There are some useful lessons - if you want to have successful microservices, let go of centralised control of people and the architecture will tend to reflect this. Each developer is going to be responsible for the maintanence of a number of services. This requires that the team frequently divides into cross functional subteams that are just large enough to do that job in a simple and elegant way without the burden of co-ordination.
Of course, if you divide people over a whole bunch of services, they’ll develop general shallow knowledge and there’ll be a lack of experts in certain areas. On the other hand, if developers are specifically assigned to a small number, they’ll develop a lot of skills in that area but once they leave there’ll be a dark hole in the system. A balance between the two is probably best. Developers should understand a few points in the system and how they communicate with other points. Trying to understand the system as a whole is futile. Missing knowledge as a result of specialisation or generalisation is also generally mitigated because every service tends to demand a knowledge of the full stack in order to understand how it operates.
Microservices aren’t complex. It’s just about following a principle of breaking your system down into simple independent components that can be rebuilt quickly which allows for painless iteration. The problems that arise are due to the difficulties of co-ordinating between services and maintaining the system as it grows. How do you find elegant solutions for getting data from one place to another without introducing burdensome complexity?
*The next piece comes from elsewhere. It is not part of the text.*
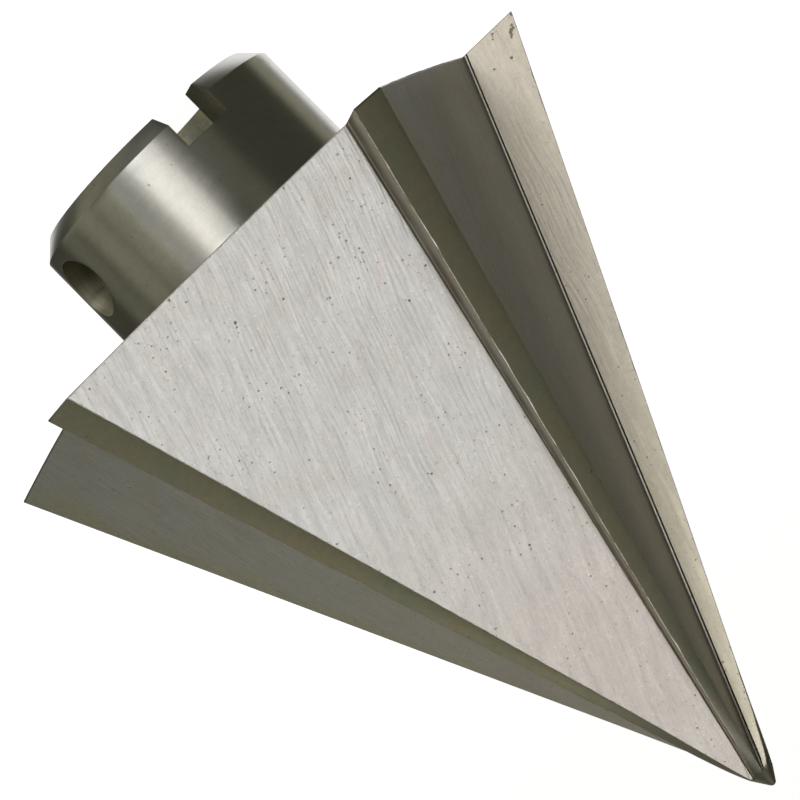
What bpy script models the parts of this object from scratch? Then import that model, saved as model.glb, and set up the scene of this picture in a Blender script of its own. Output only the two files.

For the most part the answer is to keep things separate. Don’t put two pieces of functionality into a single service. Don’t make services dependent on libraries that make it difficult to change those libraries without having to consider the entire system. Have an ecosystem that allows for smooth service creation and deployment. Compose services in a way that allows a process to be quickly understood and altered. Above all keep a system fresh and healthy by allowing services to be rebuilt based on what you know about your system at present, not what you imagined it would be like at the start.